Graph Dual-stream Convolutional Attention Fusion for Precipitation Nowcasting
Lorand Vatamany, Siamak Mehrkanoon
TL;DR
The paper addresses precipitation nowcasting across multiple regions by modeling disjoint areas as a spatiotemporal graph sequence. It introduces Graph Dual-stream Convolutional Attention Fusion (GD-CAF), which combines spatial and temporal attention within ST-Attention blocks and uses gated fusion and depthwise-separable convolutions to handle high-dimensional tensor node features directly. Evaluated on seven years of Copernicus CEMS ERA5 hourly precipitation maps over Europe and surrounding regions (16 nodes), GD-CAF outperforms Persistence, SmaAt-UNet, and RainNet, with attention visualizations providing interpretable insights into region-connection dynamics. The approach achieves strong predictive accuracy with fewer parameters and offers practical value for disaster management and weather nowcasting by exploiting higher-order correlations across regions and time steps.
Abstract
Accurate precipitation nowcasting is crucial for applications such as flood prediction, disaster management, agriculture optimization, and transportation management.
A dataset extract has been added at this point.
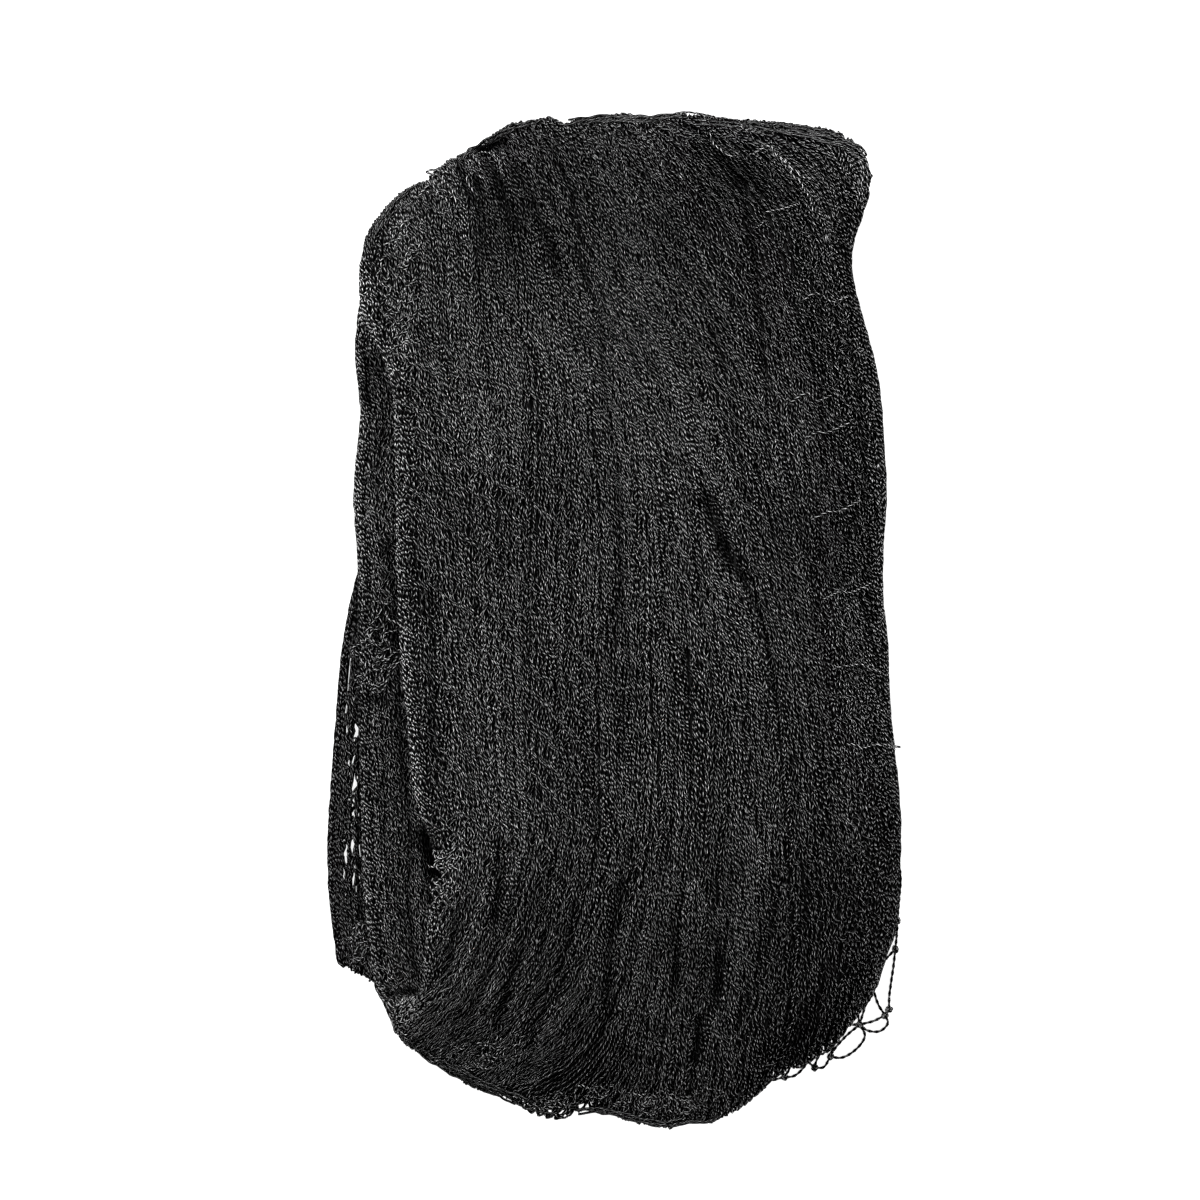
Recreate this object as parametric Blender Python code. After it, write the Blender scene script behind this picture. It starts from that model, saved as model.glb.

While many studies have approached this task using sequence-to-sequence models, most focus on single regions, ignoring correlations between disjoint areas. We reformulate precipitation nowcasting as a spatiotemporal graph sequence problem. Specifically, we propose Graph Dual-stream Convolutional Attention Fusion, a novel extension of the graph attention network. Our model's dual-stream design employs distinct attention mechanisms for spatial and temporal interactions, capturing their unique dynamics. A gated fusion module integrates both streams, leveraging spatial and temporal information for improved predictive accuracy. Additionally, our framework enhances graph attention by directly processing three-dimensional tensors within graph nodes, removing the need for reshaping. This capability enables handling complex, high-dimensional data and exploiting higher-order correlations between data dimensions. Depthwise-separable convolutions are also incorporated to refine local feature extraction and efficiently manage high-dimensional inputs. We evaluate our model using seven years of precipitation data from Copernicus Climate Change Services, covering Europe and neighboring regions. Experimental results demonstrate superior performance of our approach compared to other models. Moreover, visualizations of seasonal spatial and temporal attention scores provide insights into the most significant connections between regions and time steps.